We report on the progress of Julia for statistics
One of the important application areas for Julia lies in statistics. Dataset sizes have exploded, thus creating demands on high performance. In addition, there are elegant possibilities to harness the language foundations of Julia to create useful abstractions and better code reuse. In this mini-symposium, we report on some of this progress. The minisymposium will feature:
Handling complex survey data is a crucial task in statistics, requiring the incorporation of survey design to accurately estimate standard errors associated with survey estimates.
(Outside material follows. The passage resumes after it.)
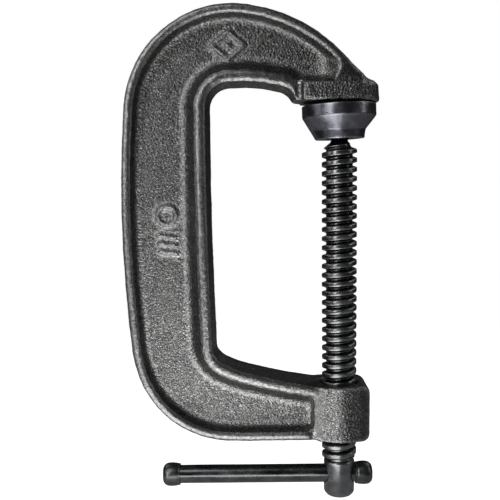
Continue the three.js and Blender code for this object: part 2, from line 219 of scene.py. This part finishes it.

While established software such as SAS, STATA, and SUDAAN provide this capability, the survey package in R is a popular open-source option. However, as dataset sizes grow, the need for a more efficient computing framework arises. This talk introduces the Survey package in Julia, which aims to address this need. This talk provides an overview of surveys and survey design, emphasizing the importance of accounting for survey design when estimating standard errors. It explores design-based standard errors and various methods to estimate them accurately. The presentation then delves into the implementation details and design choices of the Survey package in Julia.
GLM.jl is a fast and easy to use package, allowing its users to estimate generalized linear regression models. As a researcher in economics, Bogumil explored if the package had sufficient functionality for a standard introductory econometrics course. He implemented all examples contained in Part 1 (chapters 1 to 9) of “Introductory Econometrics: A Modern Approach”, Seventh Edition textbook by Jeffrey M. Wooldridge. In the talk, he shares his experience of the process, in particular discussing the missing functionalities. The talk is accompanied by the GitHub repository containing all the source codes for all the exercises and custom functions that fill all the gaps I found. The codes are ready to use by introductory econometrics teachers in their classes.
Here is the abstract: CRRao.jl is built as a single API for diverse statistical models. Drawing inspiration from the Zelig package in the R world, the CRRao package provides a simple and consistent API for end-users. In this talk, we will present how to implement Bayesian Analysis with the Horse-Shoe Prior using CRRao.jl. We will demonstrate how the Poisson regression model can be implemented for the English Premier League dataset, using Ridge prior, Laplace prior, Cauchy prior, and Horse-Shoe prior. Furthermore, we will show how Logistic Regression with the Horse-Shoe prior can be implemented using the Friedrich Ataxia dataset from Genome research. Additionally, we will illustrate how Gaussian Process Regression can be implemented using the CRRao API call.
In this talk, we will explore the impact of different decomposition methods on Generalized Linear Models (GLM). The presentation will be divided into the following sections:
i. Overview of GLM (5 mins): A brief introduction to Generalized Linear Models, a statistical framework used for diverse response variables. ii. Understanding Decomposition Methods in GLM (3 mins) iii. Comparison of Cholesky and QR Decompositions (5 mins): Highlighting their strengths and weaknesses in GLM estimation. iv. Improving Numerical Stability with QR Decomposition (7 mins): Exploring how QR decomposition can enhance numerical stability in GLM estimation. v. Performance Advantage of Cholesky Decomposition (3 mins) vi. Conclusions (2 mins)
This will be a simplified version of the Statistics in Julia symposium that was in Juliacon 2022 (https://www.youtube.com/watch?v=Fewunew8wU4). It reflects the areas in which good new work has happened in the past year. Of course, the material in the minisymposium will be self-contained: it will target a new viewer, it will not be produced as a diff on the previous one.